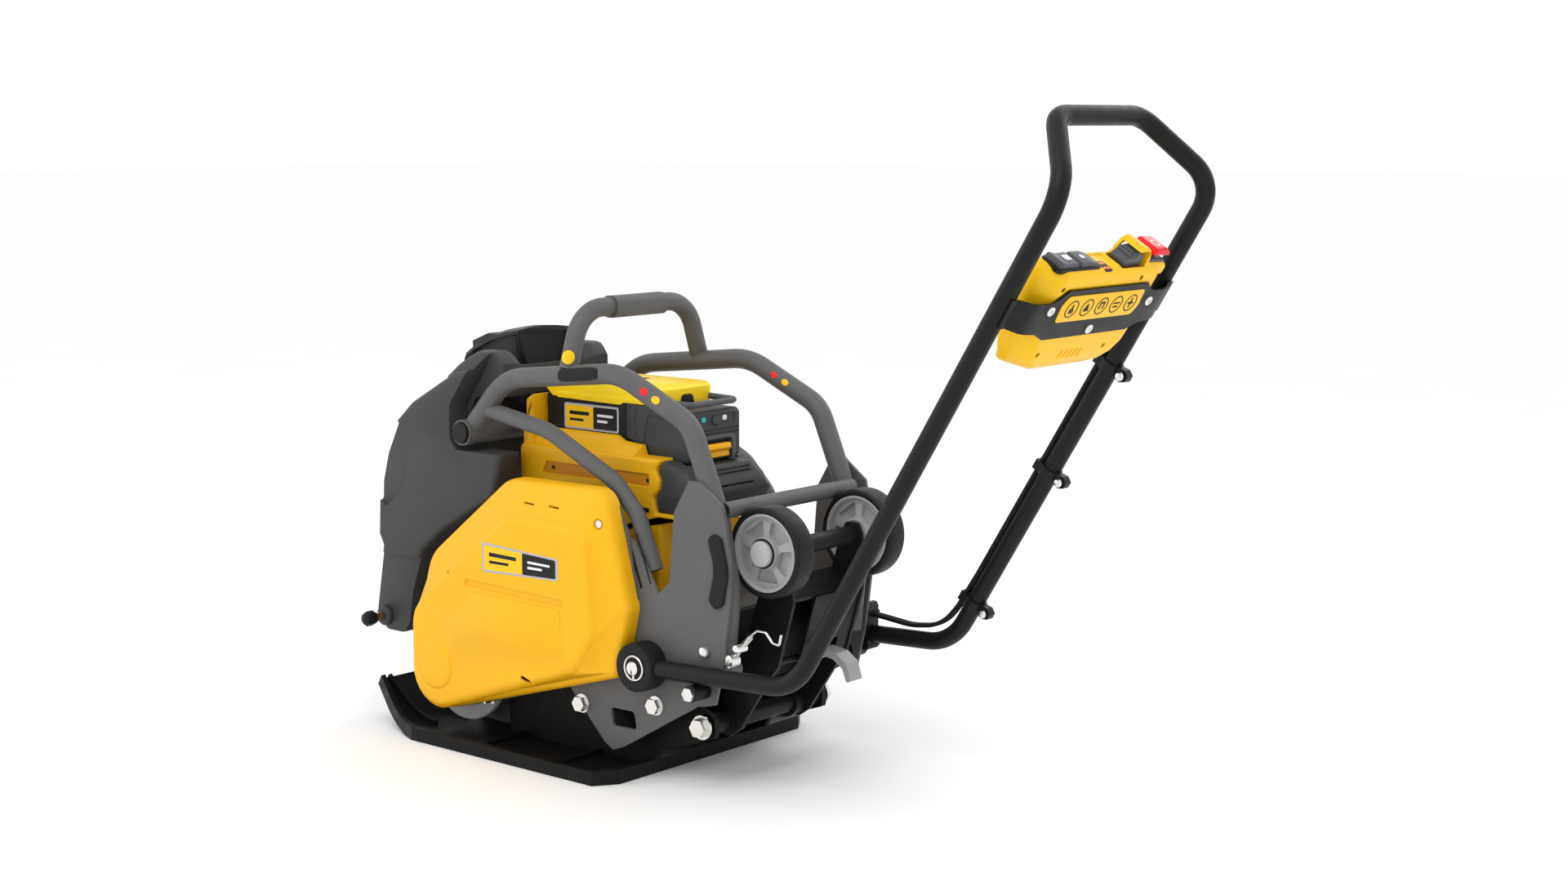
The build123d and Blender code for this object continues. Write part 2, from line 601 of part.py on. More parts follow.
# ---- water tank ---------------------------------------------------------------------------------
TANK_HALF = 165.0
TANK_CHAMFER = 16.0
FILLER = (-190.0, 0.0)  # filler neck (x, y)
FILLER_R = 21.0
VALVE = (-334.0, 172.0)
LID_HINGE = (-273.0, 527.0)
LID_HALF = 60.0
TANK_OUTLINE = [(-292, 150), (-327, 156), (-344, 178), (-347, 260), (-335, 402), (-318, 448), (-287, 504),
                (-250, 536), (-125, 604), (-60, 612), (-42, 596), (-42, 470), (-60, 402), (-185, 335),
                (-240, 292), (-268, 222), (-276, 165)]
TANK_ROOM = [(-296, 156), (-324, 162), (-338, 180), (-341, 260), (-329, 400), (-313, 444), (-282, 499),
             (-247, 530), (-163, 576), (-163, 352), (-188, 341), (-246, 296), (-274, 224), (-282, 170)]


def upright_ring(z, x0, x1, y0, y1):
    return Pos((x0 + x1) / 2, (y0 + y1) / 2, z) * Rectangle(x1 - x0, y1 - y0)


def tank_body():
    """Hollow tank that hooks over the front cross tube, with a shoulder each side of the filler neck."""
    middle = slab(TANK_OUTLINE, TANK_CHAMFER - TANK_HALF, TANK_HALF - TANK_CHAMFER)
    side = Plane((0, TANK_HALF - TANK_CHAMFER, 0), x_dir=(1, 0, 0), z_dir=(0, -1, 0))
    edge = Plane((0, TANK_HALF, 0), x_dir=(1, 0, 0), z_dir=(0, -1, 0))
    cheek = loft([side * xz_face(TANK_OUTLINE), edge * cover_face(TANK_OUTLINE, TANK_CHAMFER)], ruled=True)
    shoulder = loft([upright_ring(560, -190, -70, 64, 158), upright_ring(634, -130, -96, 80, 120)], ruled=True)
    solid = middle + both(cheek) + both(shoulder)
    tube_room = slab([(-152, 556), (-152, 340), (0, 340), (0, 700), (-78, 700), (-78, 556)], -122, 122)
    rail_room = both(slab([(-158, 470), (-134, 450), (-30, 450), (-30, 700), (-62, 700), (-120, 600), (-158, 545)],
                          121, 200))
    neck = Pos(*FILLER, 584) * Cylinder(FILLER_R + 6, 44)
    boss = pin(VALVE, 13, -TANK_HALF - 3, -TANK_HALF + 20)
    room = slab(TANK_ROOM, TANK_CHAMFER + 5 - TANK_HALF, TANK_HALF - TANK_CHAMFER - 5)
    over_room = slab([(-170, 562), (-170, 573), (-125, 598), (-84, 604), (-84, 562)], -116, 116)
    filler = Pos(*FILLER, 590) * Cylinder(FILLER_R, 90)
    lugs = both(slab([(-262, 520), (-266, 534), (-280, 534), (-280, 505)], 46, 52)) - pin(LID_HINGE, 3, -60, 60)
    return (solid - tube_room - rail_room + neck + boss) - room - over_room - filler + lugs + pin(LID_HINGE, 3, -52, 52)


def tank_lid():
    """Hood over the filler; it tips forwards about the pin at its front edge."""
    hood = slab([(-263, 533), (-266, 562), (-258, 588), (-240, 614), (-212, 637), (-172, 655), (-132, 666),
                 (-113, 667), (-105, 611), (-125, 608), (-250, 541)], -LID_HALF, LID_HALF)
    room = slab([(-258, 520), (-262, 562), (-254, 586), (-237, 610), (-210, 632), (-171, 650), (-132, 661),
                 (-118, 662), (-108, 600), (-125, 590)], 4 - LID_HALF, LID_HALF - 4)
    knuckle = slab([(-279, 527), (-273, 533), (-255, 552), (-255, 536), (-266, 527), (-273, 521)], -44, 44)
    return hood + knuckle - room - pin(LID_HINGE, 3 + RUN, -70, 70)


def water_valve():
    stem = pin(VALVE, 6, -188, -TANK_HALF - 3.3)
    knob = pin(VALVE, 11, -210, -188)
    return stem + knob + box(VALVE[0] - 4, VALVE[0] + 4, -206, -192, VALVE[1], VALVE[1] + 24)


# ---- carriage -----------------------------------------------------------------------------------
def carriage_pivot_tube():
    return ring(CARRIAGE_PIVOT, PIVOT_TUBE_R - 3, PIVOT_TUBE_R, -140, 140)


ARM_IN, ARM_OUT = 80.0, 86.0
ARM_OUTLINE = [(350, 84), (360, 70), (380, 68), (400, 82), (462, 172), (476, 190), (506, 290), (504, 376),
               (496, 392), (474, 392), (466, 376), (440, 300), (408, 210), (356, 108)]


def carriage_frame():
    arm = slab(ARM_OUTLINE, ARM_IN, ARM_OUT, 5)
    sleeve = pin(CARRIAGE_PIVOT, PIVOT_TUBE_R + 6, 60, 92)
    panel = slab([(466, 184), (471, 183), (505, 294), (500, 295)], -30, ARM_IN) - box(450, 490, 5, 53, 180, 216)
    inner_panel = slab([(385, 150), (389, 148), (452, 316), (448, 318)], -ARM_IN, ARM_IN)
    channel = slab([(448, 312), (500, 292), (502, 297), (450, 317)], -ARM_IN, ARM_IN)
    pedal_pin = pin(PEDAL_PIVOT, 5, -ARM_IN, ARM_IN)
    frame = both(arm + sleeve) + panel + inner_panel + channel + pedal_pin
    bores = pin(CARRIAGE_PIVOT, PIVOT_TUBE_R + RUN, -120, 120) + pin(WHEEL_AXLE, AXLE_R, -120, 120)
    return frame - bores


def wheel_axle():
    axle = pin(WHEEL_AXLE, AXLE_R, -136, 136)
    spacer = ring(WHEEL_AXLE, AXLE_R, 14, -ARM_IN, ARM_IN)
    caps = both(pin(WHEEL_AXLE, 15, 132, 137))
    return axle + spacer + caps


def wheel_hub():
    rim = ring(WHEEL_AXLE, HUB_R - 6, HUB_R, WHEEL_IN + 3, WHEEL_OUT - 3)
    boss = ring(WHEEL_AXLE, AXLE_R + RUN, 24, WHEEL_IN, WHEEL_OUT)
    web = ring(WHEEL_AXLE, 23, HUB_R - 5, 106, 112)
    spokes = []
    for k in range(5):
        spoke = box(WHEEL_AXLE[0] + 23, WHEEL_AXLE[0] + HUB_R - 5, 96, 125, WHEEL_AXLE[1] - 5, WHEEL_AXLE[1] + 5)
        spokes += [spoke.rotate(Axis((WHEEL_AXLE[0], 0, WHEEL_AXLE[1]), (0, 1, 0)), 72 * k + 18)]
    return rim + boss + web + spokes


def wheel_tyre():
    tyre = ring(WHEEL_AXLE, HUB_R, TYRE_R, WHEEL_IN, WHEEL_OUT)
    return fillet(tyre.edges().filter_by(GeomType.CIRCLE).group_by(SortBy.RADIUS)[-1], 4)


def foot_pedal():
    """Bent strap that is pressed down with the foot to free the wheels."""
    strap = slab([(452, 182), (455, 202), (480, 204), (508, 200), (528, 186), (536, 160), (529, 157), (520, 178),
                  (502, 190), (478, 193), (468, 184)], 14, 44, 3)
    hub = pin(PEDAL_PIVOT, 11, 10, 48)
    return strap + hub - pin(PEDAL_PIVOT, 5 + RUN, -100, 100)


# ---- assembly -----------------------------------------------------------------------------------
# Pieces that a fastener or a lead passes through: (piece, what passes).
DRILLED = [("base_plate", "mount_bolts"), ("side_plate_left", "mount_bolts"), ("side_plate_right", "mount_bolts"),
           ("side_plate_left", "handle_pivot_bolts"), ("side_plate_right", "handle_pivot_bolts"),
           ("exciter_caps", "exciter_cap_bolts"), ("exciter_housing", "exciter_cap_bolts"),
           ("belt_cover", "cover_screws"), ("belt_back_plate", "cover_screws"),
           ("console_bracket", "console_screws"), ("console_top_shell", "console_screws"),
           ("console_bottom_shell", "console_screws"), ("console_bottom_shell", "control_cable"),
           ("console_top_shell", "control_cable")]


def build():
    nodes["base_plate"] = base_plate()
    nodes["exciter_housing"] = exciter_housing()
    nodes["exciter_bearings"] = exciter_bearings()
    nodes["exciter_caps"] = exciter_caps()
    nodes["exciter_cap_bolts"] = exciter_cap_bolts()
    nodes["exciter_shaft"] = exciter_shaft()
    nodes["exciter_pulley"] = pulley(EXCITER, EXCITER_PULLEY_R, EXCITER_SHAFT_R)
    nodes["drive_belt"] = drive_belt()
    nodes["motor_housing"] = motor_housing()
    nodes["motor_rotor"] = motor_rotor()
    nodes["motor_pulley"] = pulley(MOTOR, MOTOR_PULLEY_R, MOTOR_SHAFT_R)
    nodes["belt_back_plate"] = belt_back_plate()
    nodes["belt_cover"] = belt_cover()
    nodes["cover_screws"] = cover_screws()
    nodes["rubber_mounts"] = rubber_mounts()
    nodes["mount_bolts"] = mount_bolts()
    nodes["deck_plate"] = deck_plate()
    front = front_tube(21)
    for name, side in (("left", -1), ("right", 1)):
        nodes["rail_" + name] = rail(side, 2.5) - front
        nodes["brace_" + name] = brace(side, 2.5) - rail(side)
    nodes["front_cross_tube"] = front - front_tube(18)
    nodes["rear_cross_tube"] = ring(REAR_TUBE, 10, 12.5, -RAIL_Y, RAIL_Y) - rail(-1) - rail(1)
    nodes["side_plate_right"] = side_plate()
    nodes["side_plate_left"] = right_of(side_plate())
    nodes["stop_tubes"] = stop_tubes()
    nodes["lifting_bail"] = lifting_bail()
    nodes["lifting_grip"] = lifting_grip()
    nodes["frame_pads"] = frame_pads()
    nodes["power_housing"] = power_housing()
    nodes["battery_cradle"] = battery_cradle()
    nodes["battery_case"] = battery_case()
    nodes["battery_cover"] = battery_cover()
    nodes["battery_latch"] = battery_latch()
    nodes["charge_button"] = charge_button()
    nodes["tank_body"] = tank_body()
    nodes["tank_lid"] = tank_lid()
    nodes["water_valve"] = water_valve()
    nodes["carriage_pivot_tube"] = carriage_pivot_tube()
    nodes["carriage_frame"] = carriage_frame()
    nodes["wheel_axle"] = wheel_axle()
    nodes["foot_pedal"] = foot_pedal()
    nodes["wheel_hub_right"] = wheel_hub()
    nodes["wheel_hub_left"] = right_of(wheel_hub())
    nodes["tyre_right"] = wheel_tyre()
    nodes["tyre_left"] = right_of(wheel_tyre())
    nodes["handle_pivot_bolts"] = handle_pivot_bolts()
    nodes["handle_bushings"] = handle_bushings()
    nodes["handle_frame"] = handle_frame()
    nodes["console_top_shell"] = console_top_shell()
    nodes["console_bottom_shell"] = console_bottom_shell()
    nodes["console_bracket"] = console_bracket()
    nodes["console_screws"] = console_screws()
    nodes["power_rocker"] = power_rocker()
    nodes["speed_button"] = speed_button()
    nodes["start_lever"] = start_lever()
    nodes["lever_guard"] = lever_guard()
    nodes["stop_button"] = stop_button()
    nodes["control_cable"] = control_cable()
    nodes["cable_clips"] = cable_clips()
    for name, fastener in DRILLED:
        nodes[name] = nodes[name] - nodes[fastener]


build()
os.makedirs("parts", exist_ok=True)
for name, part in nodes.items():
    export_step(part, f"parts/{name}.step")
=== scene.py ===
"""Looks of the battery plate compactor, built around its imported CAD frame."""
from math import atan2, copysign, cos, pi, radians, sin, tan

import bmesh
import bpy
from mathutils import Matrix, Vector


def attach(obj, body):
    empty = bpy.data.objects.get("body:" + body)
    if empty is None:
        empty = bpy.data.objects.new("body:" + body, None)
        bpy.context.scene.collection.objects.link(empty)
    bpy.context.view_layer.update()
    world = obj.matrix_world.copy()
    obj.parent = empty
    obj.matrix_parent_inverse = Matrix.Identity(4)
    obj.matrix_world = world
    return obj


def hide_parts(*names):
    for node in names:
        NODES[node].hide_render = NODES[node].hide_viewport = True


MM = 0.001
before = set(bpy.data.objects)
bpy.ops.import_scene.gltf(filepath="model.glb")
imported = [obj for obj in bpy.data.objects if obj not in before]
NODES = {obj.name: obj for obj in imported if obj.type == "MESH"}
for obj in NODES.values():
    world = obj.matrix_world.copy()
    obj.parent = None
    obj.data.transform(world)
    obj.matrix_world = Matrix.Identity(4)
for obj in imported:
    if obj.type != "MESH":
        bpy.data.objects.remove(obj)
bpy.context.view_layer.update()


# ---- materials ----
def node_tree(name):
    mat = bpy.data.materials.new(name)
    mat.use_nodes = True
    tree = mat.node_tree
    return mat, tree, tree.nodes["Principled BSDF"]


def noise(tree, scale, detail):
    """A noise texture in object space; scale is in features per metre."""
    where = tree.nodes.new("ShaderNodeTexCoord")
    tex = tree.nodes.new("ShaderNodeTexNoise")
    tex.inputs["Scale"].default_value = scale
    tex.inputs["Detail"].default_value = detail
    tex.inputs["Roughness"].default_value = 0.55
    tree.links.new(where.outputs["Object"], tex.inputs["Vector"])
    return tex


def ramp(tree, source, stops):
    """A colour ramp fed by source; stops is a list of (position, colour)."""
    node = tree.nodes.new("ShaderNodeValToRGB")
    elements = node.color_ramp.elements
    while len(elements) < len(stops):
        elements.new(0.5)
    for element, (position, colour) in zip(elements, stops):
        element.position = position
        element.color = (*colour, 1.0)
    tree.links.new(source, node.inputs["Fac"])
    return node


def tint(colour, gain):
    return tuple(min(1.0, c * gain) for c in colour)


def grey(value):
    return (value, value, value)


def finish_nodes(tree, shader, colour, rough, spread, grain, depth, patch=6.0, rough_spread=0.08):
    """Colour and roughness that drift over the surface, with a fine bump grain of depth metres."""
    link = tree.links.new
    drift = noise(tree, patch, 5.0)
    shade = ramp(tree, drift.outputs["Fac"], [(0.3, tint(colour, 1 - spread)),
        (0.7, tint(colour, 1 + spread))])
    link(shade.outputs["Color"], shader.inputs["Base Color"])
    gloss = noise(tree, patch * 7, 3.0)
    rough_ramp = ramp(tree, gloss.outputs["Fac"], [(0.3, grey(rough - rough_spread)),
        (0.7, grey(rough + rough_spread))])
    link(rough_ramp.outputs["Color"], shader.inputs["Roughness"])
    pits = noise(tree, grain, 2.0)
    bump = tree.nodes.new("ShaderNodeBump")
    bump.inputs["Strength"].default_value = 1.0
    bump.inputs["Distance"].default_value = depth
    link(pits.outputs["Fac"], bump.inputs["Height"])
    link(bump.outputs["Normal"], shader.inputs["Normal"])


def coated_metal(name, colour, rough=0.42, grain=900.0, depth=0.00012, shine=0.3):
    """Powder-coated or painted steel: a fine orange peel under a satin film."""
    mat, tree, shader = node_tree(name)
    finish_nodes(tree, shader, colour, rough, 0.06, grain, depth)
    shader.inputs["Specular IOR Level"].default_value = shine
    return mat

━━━

DIRECTIONS FOR THIS TASK
Exactly the lines above from the one with "for name, fastener" to the one with "bpy.data.objects.remove(obj)", both included, are to be quoted; leave the rest out.

RESPONSE TO THE EXERCISE
    for name, fastener in DRILLED:
        nodes[name] = nodes[name] - nodes[fastener]


build()
os.makedirs("parts", exist_ok=True)
for name, part in nodes.items():
    export_step(part, f"parts/{name}.step")
=== scene.py ===
"""Looks of the battery plate compactor, built around its imported CAD frame."""
from math import atan2, copysign, cos, pi, radians, sin, tan

import bmesh
import bpy
from mathutils import Matrix, Vector


def attach(obj, body):
    empty = bpy.data.objects.get("body:" + body)
    if empty is None:
        empty = bpy.data.objects.new("body:" + body, None)
        bpy.context.scene.collection.objects.link(empty)
    bpy.context.view_layer.update()
    world = obj.matrix_world.copy()
    obj.parent = empty
    obj.matrix_parent_inverse = Matrix.Identity(4)
    obj.matrix_world = world
    return obj


def hide_parts(*names):
    for node in names:
        NODES[node].hide_render = NODES[node].hide_viewport = True


MM = 0.001
before = set(bpy.data.objects)
bpy.ops.import_scene.gltf(filepath="model.glb")
imported = [obj for obj in bpy.data.objects if obj not in before]
NODES = {obj.name: obj for obj in imported if obj.type == "MESH"}
for obj in NODES.values():
    world = obj.matrix_world.copy()
    obj.parent = None
    obj.data.transform(world)
    obj.matrix_world = Matrix.Identity(4)
for obj in imported:
    if obj.type != "MESH":
        bpy.data.objects.remove(obj)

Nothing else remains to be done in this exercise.